Who became the new Black Panther in “Black Panther: Wakanda Forever”? I’ll just cut to the chase (THIS IS WHERE THE SPOILERS BEGIN—YOU HAVE BEEN WARNED): Shuri. Yes, you heard me right. T’Challa’s sassy technology-obsessed little sister. When I watched the trailer, I was upset that Marvel executives chose Shuri as the new Black Panther, and thought that General Okoye of the Dora Milaje or one of the other “warrior types” would have been a better choice. After seeing the movie, I have to admit…maybe I was wrong. It takes almost the entire movie until Shuri takes up her brother’s Black Panther mantle, and the increased time frame leaves time for Shuri’s transformation from nerdy sister to the new Black Panther. 

The story picks up with T’Challa, the original Black Panther, dying of an unnamed illness while Shuri attempts to save him by artificially re-creating the heart-shaped herb that was destroyed in the original “Black Panther.” She fails and T’Challa dies, leaving T’Challa’s mom Queen Ramonda. The rest of the Marvel film revolves around Wakanda’s conflict with the Mayan-inspired Talokan people and the misunderstood villain, Namor. 

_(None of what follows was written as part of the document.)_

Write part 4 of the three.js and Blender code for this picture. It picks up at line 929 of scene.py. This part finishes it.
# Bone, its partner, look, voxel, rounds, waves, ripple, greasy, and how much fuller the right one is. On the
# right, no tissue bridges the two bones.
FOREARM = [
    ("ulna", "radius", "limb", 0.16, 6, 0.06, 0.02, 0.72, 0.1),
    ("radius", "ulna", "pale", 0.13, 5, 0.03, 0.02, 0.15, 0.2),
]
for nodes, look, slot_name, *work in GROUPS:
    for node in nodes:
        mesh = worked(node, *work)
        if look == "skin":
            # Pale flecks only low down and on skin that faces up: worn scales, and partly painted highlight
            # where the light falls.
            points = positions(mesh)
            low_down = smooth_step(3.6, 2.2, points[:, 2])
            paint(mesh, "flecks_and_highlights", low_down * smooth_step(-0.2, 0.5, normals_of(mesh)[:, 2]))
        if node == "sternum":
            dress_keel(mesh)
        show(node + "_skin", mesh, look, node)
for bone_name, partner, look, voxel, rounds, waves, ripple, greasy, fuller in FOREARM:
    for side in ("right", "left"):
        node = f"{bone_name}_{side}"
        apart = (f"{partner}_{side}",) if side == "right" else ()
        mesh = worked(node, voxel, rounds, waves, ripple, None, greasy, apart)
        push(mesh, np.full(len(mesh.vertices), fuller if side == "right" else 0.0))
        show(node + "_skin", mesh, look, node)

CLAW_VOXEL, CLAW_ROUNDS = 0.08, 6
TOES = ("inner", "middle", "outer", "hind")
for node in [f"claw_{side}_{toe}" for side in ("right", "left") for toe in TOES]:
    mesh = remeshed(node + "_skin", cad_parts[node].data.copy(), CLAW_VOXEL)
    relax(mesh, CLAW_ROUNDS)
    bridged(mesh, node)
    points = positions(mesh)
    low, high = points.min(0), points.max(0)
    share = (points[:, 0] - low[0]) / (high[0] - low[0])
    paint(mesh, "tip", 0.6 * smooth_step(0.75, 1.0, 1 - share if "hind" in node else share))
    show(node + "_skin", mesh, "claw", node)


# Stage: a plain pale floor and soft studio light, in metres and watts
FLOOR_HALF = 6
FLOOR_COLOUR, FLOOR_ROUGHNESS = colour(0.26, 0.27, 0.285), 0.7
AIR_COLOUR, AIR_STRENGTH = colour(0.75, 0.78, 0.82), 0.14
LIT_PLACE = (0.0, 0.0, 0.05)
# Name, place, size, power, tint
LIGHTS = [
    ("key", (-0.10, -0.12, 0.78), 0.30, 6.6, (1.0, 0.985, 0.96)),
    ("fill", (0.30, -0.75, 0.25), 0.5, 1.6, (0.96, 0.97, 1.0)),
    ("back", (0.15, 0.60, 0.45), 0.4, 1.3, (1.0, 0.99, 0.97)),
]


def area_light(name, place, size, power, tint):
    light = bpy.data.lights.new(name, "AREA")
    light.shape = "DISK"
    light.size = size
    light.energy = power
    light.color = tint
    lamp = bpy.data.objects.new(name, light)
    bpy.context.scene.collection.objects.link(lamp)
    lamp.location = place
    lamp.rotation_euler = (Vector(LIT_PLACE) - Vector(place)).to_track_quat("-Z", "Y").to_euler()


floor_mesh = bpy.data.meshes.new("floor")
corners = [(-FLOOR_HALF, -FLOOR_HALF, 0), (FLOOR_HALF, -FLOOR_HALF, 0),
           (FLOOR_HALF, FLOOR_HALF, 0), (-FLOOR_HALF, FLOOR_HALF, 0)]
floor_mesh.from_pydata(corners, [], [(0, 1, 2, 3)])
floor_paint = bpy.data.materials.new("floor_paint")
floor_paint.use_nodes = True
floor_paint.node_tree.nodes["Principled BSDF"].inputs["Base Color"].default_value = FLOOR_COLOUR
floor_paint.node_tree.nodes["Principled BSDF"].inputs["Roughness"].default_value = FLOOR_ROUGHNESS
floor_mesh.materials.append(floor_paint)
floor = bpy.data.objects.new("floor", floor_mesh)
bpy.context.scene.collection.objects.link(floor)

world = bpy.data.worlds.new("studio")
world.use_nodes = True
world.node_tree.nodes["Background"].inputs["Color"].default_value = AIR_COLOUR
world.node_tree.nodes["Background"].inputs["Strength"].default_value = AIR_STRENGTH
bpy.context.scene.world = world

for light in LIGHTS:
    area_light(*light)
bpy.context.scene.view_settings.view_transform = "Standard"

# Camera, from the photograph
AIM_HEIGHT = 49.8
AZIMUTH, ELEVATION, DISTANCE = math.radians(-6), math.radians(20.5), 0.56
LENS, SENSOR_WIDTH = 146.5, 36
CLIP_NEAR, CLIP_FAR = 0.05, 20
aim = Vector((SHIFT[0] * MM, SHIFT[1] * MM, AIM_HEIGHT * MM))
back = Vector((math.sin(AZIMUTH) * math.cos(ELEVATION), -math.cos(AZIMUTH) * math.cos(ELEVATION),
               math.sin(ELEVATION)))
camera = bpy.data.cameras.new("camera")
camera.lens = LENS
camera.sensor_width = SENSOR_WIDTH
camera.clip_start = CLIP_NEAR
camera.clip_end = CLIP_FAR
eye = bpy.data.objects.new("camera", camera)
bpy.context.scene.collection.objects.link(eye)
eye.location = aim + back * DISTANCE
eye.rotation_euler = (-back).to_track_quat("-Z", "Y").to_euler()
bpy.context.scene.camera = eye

I wondered how the film would depict grief and loss and… I was disappointed. First of all, to give credit where credit is due, Letitia Wright as Shuri and Angela Bassett as Queen Ramonda had standout performances. Also, the movie sprinkled in montages of Chadwick Boseman (like in the Marvel logo) that had me misty. However, I never cried. I am an emotional person, I cried twice in “Spiderman: No Way Home”! Instead of skipping to one year later early on in the film, I wish the movie had given more screen time to the emotional scenes. 

Traditional Wakandan drums made the funeral all the more tragic, but were largely underutilized during heated moments. Headlined by Rihanna’s songs Lift Me Up and Born Again, the score instead focused on elevating the fight scenes with a mix of modern hits and indigenous music that truly conveyed the passion of the combat.

Director Ryan Coogler went for quality over quantity in the jokes with the overwhelming shadow of Chadwick Boseman’s death hanging over the movie, so the movie comes off as not as over the top as the typical Marvel movie (looking at you, “Thor: Love and Thunder”). The comic relief heavy-lifting mostly falls on Riri Williams who plays the stereotypical “naive character” in Wakanda as the technology genius from MIT who designs her own “Iron Man” suit. Known in the comics as Ironheart, Williams makes a cameo in this movie ahead of her upcoming Disney + TV show. Aside from Williams, Everett K. Ross, the likable Central Intelligence Agency (CIA) agent played by Martin Freeman from “Black Panther” makes a return and has some hilarious one-liners. 

Humor can be fun, but easter eggs make the Marvel experience special! Here we learn something new about CIA director Contessa Valentina Allegra de Fontaine, first seen in “The Falcon and the Winter Soldier” and later in a post-credits scene of “Black Widow.” We find out that she divorced Ross. Also, stick around for the post-credits scene for a memorable last scene that explains a key plot point!

Overall this is a very good movie and addition to the Marvel cinematic universe and more than met my expectations. From “Thor: Love and Thunder” to “Dr. Strange: Multiverse of Madness” to “She Hulk: Attorney at Law”, recent Marvel movies and TV shows have disappointed me. This one gives me hope as to the future of the MCU and expertly shows respect to actor Chadwick Boseman while moving the story forward with a new heroine.